# Problem to work on:
Lift out, unaltered, the lines of the material below between the line holding "arc_end = along(pivot, (side" and the line holding "low, high = Vector((1e9,)", counting both.

# Supplied information:
■ ■ ■

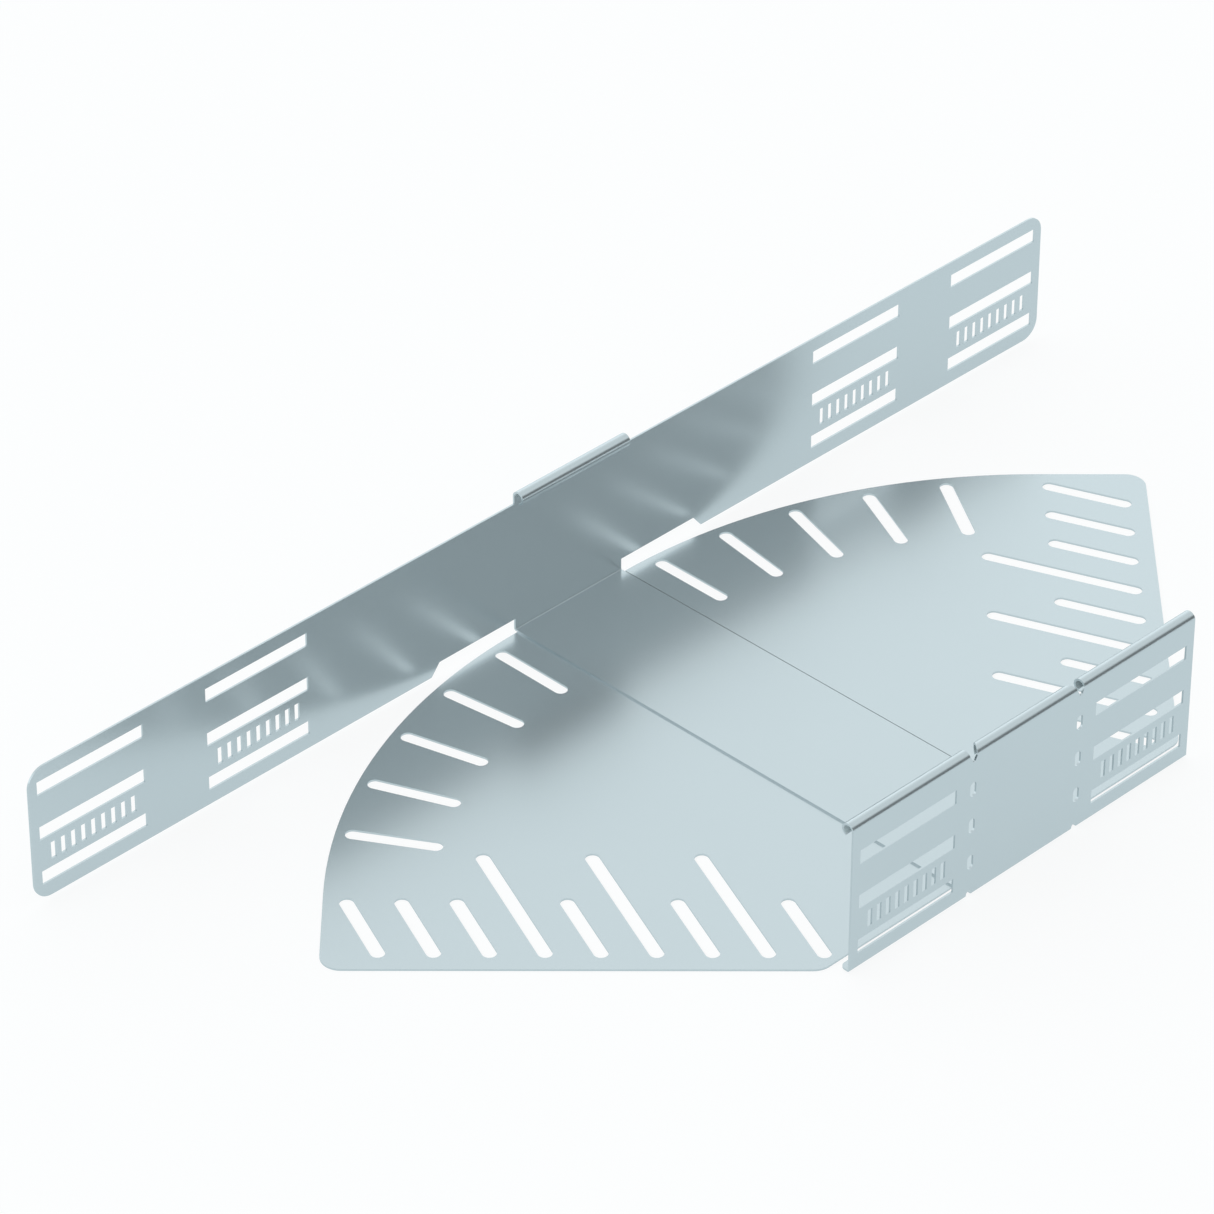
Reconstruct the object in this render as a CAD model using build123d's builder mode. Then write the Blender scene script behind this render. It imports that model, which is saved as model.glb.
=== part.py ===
from build123d import *
import os
from math import acos, cos, degrees, radians, sin, sqrt

# A flat bend for perforated cable tray, as it is delivered: the rails are still straight, and the fitter
# folds them at the two cut bend lines until the bend turns the tray by ninety degrees.
# It has three pieces. One folded sheet is the inner rail, the strip across the floor and the outer rail.
# Two fan plates lie under the strip, edge to edge, and make the floor of the turn.
# Frame: +X along the rails, +Y from the inner rail to the outer rail, +Z up. The origin lies on the mirror
# plane, midway between the outer faces of the two rails, at the underside of the fan plates.

# Sheet
sheet = 1.0
fold_inside_radius = 0.4

# Folded rail body
body_width = 295.0
rail_top = 82.4
strip_half_width = 36.0
wing_step = 8.0
wing_bottom = 1.5
wing_corner_radius = 10.0
lip_width = 6.0
lip_corner_radius = 3.0

# Rolled bead along the top of the rails
bead_outer_radius = 3.9
bead_bulge = 0.9
bead_root_radius = 1.5
bead_end_angle = -108.0

# Relief notch under each wing of the outer rail
relief_height = 6.5
relief_length = 50.4
relief_run_out = 5.3

# Bend lines of the inner rail
bead_gap_width = 5.4
bead_gap_root_width = 2.0
bead_gap_depth = 7.0
bend_slot_width = 4.0
bend_slot_length = 7.8
bend_slot_drop = 13.0
bend_slot_pitch = 20.5
bend_slot_foot = 12.0
foot_notch_width = 4.0
foot_notch_height = 3.0
foot_notch_radius = 1.5

# Slot groups of the rails
rail_slot_length = 63.0
rail_slot_height = 7.5
rail_slot_top_margin = 7.5
rail_slot_row_pitch = 25.0
rail_slot_end_margin = 5.0
inner_wing_root = 11.0
outer_wing_root = 134.3
rail_group_gap = 38.1
small_slot_width = 3.0
small_slot_height = 9.2
small_slot_pitch = 6.0
small_slot_margin = 6.0

# Fan plates
turn_angle = 45.0
fan_edge_clearance = 1.3
fan_straight_length = 53.5
fan_corner_radius = 10.0
fan_inner_margin = 10.0
fan_joint_gap = 1.0

# Slots of the fan plates
fan_slot_width = 7.0
fan_slot_length = 46.5
fan_long_slot_length = 82.5
fan_slot_margin = 3.5
radial_slot_inset = 27.8
radial_slot_pitch = 8.0
end_slot_pitch = 25.0
end_slot_tilt = 22.5
end_slot_corner_margin = 18.5
end_slot_edge_margin = 30.0
end_slots_before_long = 3

# Places worked out from the sizes above
inner_face = -body_width / 2
outer_face = body_width / 2
wing_top = rail_top - wing_step
strip_middle = sheet * 3 / 2
fold_radius = fold_inside_radius + sheet / 2
bead_radius = bead_outer_radius - sheet / 2
bead_height = rail_top - bead_outer_radius
bead_inset = bead_outer_radius - bead_bulge
inner_half_length = strip_half_width + inner_wing_root + rail_slot_length + rail_slot_end_margin
inner_group_x = inner_half_length - rail_slot_end_margin - rail_slot_length / 2
outer_near_group_x = strip_half_width + outer_wing_root + rail_slot_length / 2
outer_far_group_x = outer_near_group_x + rail_slot_length + rail_group_gap
outer_half_length = outer_far_group_x + rail_slot_length / 2 + rail_slot_end_margin


def arc_about(centre, radius, start, middle, end, inward=1):
    """Arc about a centre in the (Y, Z) section. Angles are from the inward direction towards +Z."""
    places = [
        (centre[0] + inward * radius * cos(radians(angle)), centre[1] + radius * sin(radians(angle)))
        for angle in (start, middle, end)
    ]
    ThreePointArc(*places)


def rail_line(face, inward, foot):
    """Middle line of a rail's sheet, from the rolled bead down the wall to the end of its foot.

    face is the rail's outer face, inward is +1 or -1 along Y, and foot is where the floor sheet ends.
    The root arc lies outside the wall. It is tangent to the wall and to the circle of the bead.
    """
    wall = face + inward * sheet / 2
    reach = bead_radius + bead_root_radius
    across = bead_inset - sheet / 2 + bead_root_radius
    root_height = bead_height - sqrt(reach**2 - across**2)
    lean = degrees(acos(across / reach))
    fold_height = strip_middle + fold_radius
    arc_about((face + inward * bead_inset, bead_height), bead_radius, bead_end_angle, 60, 180 + lean, inward)
    arc_about((wall - inward * bead_root_radius, root_height), bead_root_radius, lean, lean / 2, 0, inward)
    Line((wall, root_height), (wall, fold_height))
    arc_about((wall + inward * fold_radius, fold_height), fold_radius, 180, 225, 270, inward)
    Line((wall + inward * fold_radius, strip_middle), (foot, strip_middle))


def rail_slot_group(centre):
    """Long slots one above the other, with a row of small upright slots over the lowest one."""
    top_row = wing_top - rail_slot_top_margin - rail_slot_height / 2
    rows = int((top_row - rail_slot_height / 2 - wing_bottom) / rail_slot_row_pitch) + 1
    small_slots = int((rail_slot_length - 2 * small_slot_margin) / small_slot_pitch) + 1
    for row in range(rows):
        with Locations((centre, top_row - row * rail_slot_row_pitch)):
            Rectangle(rail_slot_length, rail_slot_height)
    with Locations((centre, top_row - (rows - 1.5) * rail_slot_row_pitch)):
        with GridLocations(small_slot_pitch, small_slot_pitch, small_slots, 1):
            Rectangle(small_slot_width, small_slot_height)


def bead_gap_outline(centre):
    """Gap in the bead at a bend line: straight through the bead, then narrowing to a round root."""
    top = rail_top + sheet
    root_height = rail_top - bead_gap_depth + bead_gap_root_width / 2
    root_left = (centre - bead_gap_root_width / 2, root_height)
    root_right = (centre + bead_gap_root_width / 2, root_height)
    Polyline(
        root_left,
        (centre - bead_gap_width / 2, bead_height),
        (centre - bead_gap_width / 2, top),
        (centre + bead_gap_width / 2, top),
        (centre + bead_gap_width / 2, bead_height),
        root_right,
    )
    ThreePointArc(root_right, (centre, rail_top - bead_gap_depth), root_left)


def relief_outline(side):
    """Notch between the bend line and the run-out, from the wing's lower edge up."""
    start = side * strip_half_width
    end = side * (strip_half_width + relief_length)
    run_out = side * (strip_half_width + relief_length + relief_run_out)
    top = wing_bottom + relief_height
    Polyline((start, top), (end, top), (run_out, wing_bottom), (start, wing_bottom), close=True)


with BuildPart() as rail_body:
    # Inner rail with its lips, over its whole length
    with BuildSketch(Plane.YZ) as inner_section:
        with BuildLine() as inner_line:
            rail_line(inner_face, 1, inner_face + lip_width)
        trace(line_width=sheet)
    extrude(amount=inner_half_length, both=True)

    # Strip across the floor and the middle of the outer rail
    with BuildSketch(Plane.YZ) as strip_section:
        with BuildLine() as strip_line:
            rail_line(outer_face, -1, inner_face + lip_width)
        trace(line_width=sheet)
    extrude(amount=strip_half_width, both=True)

    # Wings of the outer rail, relieved on both sides of the strip's fold
    with BuildSketch(Plane.XZ.offset(-outer_face)) as wings:
        with Locations((0, (wing_bottom + wing_top) / 2)):
            RectangleRounded(2 * outer_half_length, wing_top - wing_bottom, wing_corner_radius)
            Rectangle(2 * strip_half_width, wing_top - wing_bottom, mode=Mode.SUBTRACT)
        for side in (-1, 1):
            with BuildLine() as relief_edge:
                relief_outline(side)
            make_face(mode=Mode.SUBTRACT)
    extrude(amount=sheet)

    # Slots of the outer rail
    with BuildSketch(Plane.XZ.offset(-outer_face)) as outer_slots:
        for side in (-1, 1):
            rail_slot_group(side * outer_near_group_x)
            rail_slot_group(side * outer_far_group_x)
    extrude(amount=sheet, mode=Mode.SUBTRACT)

    # Slots of the inner rail: a group in each wing and an upright row on each bend line
    with BuildSketch(Plane.XZ.offset(-inner_face)) as inner_slots:
        bend_slots = int((wing_top - bend_slot_drop - bend_slot_foot) / bend_slot_pitch) + 1
        for side in (-1, 1):
            rail_slot_group(side * inner_group_x)
            for row in range(bend_slots):
                with Locations((side * strip_half_width, wing_top - bend_slot_drop - row * bend_slot_pitch)):
                    SlotOverall(bend_slot_length, bend_slot_width, rotation=90)
    extrude(amount=-sheet, mode=Mode.SUBTRACT)

    # Gaps in the bead where the inner rail is folded on site
    with BuildSketch(Plane.XZ.offset(bead_bulge - inner_face)) as bead_gaps:
        for side in (-1, 1):
            with BuildLine() as gap_edge:
                bead_gap_outline(side * strip_half_width)
            make_face()
    extrude(amount=-2 * bead_outer_radius, mode=Mode.SUBTRACT)

    # Notches through the foot and the lip on the bend lines
    with BuildSketch(Plane.XZ.offset(-inner_face)) as foot_notches:
        for side in (-1, 1):
            with Locations((side * strip_half_width, sheet)):
                RectangleRounded(foot_notch_width, 2 * foot_notch_height, foot_notch_radius)
    extrude(amount=-lip_width, mode=Mode.SUBTRACT)

    # Round corners at the free ends of the lips
    lip_edges = rail_body.edges().filter_by(Axis.Z).filter_by_position(
        Axis.Y, inner_face + lip_width - sheet / 100, inner_face + lip_width + sheet / 100
    )
    fillet(lip_edges.group_by(Axis.X)[0] + lip_edges.group_by(Axis.X)[-1], radius=lip_corner_radius)

rail_body.part.label = "rail_body"


def along(place, direction, distance):
    """Point at a distance from a place, in a unit direction."""
    return (place[0] + direction[0] * distance, place[1] + direction[1] * distance)


def fan_slots(side, corner, tangent, down):
    """Slots of one fan plate: a fan of radial slots along the arc and a leaning row along the end.

    corner is the sharp corner of the outer edge and the end. tangent runs along the outer edge towards
    the end, and down runs along the end towards the inner edge.
    """
    circle = body_width - sheet - fan_edge_clearance - radial_slot_inset
    for step in range(int(turn_angle / radial_slot_pitch)):
        place = radians((step + 0.5) * radial_slot_pitch)
        centre = (side * (strip_half_width + circle * sin(place)), inner_face + circle * cos(place))
        with Locations(centre):
            SlotOverall(fan_slot_length, fan_slot_width, rotation=90 - side * step * radial_slot_pitch)

    lean = (-side * sin(radians(end_slot_tilt)), cos(radians(end_slot_tilt)))
    first = along(along(corner, down, end_slot_corner_margin), tangent, -end_slot_edge_margin)
    first_foot = first[1] - (fan_slot_length - fan_slot_width) / 2 * lean[1] - fan_slot_width / 2
    room = first_foot - (inner_face + fan_inner_margin + fan_slot_margin)
    count = int(room / (end_slot_pitch * -down[1])) + 1
    for step in range(count):
        centre = along(first, down, step * end_slot_pitch)
        length = fan_slot_length
        if step >= end_slots_before_long and (step - end_slots_before_long) % 2 == 0:
            length = fan_long_slot_length
            centre = along(centre, lean, (fan_long_slot_length - fan_slot_length) / 2)
        with Locations(centre):
            SlotOverall(length, fan_slot_width, rotation=90 + side * end_slot_tilt)


os.makedirs("parts", exist_ok=True)
export_step(rail_body.part, "parts/rail_body.step")

for side, name in ((-1, "left_fan_plate"), (1, "right_fan_plate")):
    radius = body_width - sheet - fan_edge_clearance
    turn = radians(turn_angle)
    tangent = (side * cos(turn), -sin(turn))
    down = (-side * sin(turn), -cos(turn))
    pivot = (side * strip_half_width, inner_face)
    inner_edge = inner_face + fan_inner_margin
    joint_x = side * fan_joint_gap / 2
    arc_top = along(pivot, (0, 1), radius)
    arc_middle = along(pivot, (side * sin(turn / 2), cos(turn / 2)), radius)
    arc_end = along(pivot, (side * sin(turn), cos(turn)), radius)
    corner = along(arc_end, tangent, fan_straight_length)
    foot = along(corner, down, (corner[1] - inner_edge) / cos(turn))
    with BuildPart() as fan_plate:
        with BuildSketch() as fan_outline:
            with BuildLine() as fan_edge:
                ThreePointArc(arc_top, arc_middle, arc_end)
                Polyline(arc_end, corner, foot, (joint_x, inner_edge), (joint_x, arc_top[1]), arc_top)
            make_face()
            rounded = [v for v in fan_outline.vertices() if min(abs(v.X - corner[0]), abs(v.X - foot[0])) < sheet / 10]
            fillet(rounded, radius=fan_corner_radius)
            with BuildSketch(mode=Mode.SUBTRACT) as fan_cuts:
                fan_slots(side, corner, tangent, down)
        extrude(amount=sheet)
    fan_plate.part.label = name
    export_step(fan_plate.part, "parts/" + name + ".step")
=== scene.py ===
from math import cos, radians, sin, sqrt, tan

import bmesh
import bpy
import numpy as np
from mathutils import Matrix, Vector


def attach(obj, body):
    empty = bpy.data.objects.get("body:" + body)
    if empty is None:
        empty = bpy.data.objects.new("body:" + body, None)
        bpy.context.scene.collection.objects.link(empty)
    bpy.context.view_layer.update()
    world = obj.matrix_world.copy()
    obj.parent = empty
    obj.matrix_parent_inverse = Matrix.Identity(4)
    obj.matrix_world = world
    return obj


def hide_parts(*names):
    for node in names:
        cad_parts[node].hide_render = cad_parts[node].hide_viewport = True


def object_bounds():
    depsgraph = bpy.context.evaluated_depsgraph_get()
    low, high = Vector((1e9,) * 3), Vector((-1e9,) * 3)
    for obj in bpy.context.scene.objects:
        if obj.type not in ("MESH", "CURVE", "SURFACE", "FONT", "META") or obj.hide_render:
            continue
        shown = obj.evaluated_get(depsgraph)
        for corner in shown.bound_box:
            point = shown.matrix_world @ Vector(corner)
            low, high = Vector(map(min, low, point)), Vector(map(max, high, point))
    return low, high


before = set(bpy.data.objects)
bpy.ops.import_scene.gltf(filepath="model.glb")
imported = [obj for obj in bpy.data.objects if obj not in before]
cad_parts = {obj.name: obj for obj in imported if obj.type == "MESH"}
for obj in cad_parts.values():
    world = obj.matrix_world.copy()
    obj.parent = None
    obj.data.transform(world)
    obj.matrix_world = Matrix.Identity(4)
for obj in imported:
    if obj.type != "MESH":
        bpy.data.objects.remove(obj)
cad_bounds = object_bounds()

bl_info = {
    "name": "Cable Tray Bend",
    "version": (1, 0, 0),
    "blender": (4, 5, 0),
    "location": "3D View > Sidebar > Tray Bend",
    "description": "Finishes a flat cable tray bend in galvanised sheet, on a pale studio floor",
    "category": "Object",
}

BODY_NODE = "rail_body"
PLATE_NODES = ("left_fan_plate", "right_fan_plate")
BODY_WIDTH = 0.295
SHEET_MATERIAL = "bright_galvanised_sheet"
ROUND_ROWS = 64
WALL_ROWS = 24
SHARP_EDGE = radians(30.0)
LEVEL_NORMAL = 0.99999
# Height of the painted shade line along the strip's right edge, just above the fan plate.
SEAM_SHADE_HEIGHT = 0.00103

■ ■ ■

# Exercise answer:
    arc_end = along(pivot, (side * sin(turn), cos(turn)), radius)
    corner = along(arc_end, tangent, fan_straight_length)
    foot = along(corner, down, (corner[1] - inner_edge) / cos(turn))
    with BuildPart() as fan_plate:
        with BuildSketch() as fan_outline:
            with BuildLine() as fan_edge:
                ThreePointArc(arc_top, arc_middle, arc_end)
                Polyline(arc_end, corner, foot, (joint_x, inner_edge), (joint_x, arc_top[1]), arc_top)
            make_face()
            rounded = [v for v in fan_outline.vertices() if min(abs(v.X - corner[0]), abs(v.X - foot[0])) < sheet / 10]
            fillet(rounded, radius=fan_corner_radius)
            with BuildSketch(mode=Mode.SUBTRACT) as fan_cuts:
                fan_slots(side, corner, tangent, down)
        extrude(amount=sheet)
    fan_plate.part.label = name
    export_step(fan_plate.part, "parts/" + name + ".step")
=== scene.py ===
from math import cos, radians, sin, sqrt, tan

import bmesh
import bpy
import numpy as np
from mathutils import Matrix, Vector


def attach(obj, body):
    empty = bpy.data.objects.get("body:" + body)
    if empty is None:
        empty = bpy.data.objects.new("body:" + body, None)
        bpy.context.scene.collection.objects.link(empty)
    bpy.context.view_layer.update()
    world = obj.matrix_world.copy()
    obj.parent = empty
    obj.matrix_parent_inverse = Matrix.Identity(4)
    obj.matrix_world = world
    return obj


def hide_parts(*names):
    for node in names:
        cad_parts[node].hide_render = cad_parts[node].hide_viewport = True


def object_bounds():
    depsgraph = bpy.context.evaluated_depsgraph_get()
    low, high = Vector((1e9,) * 3), Vector((-1e9,) * 3)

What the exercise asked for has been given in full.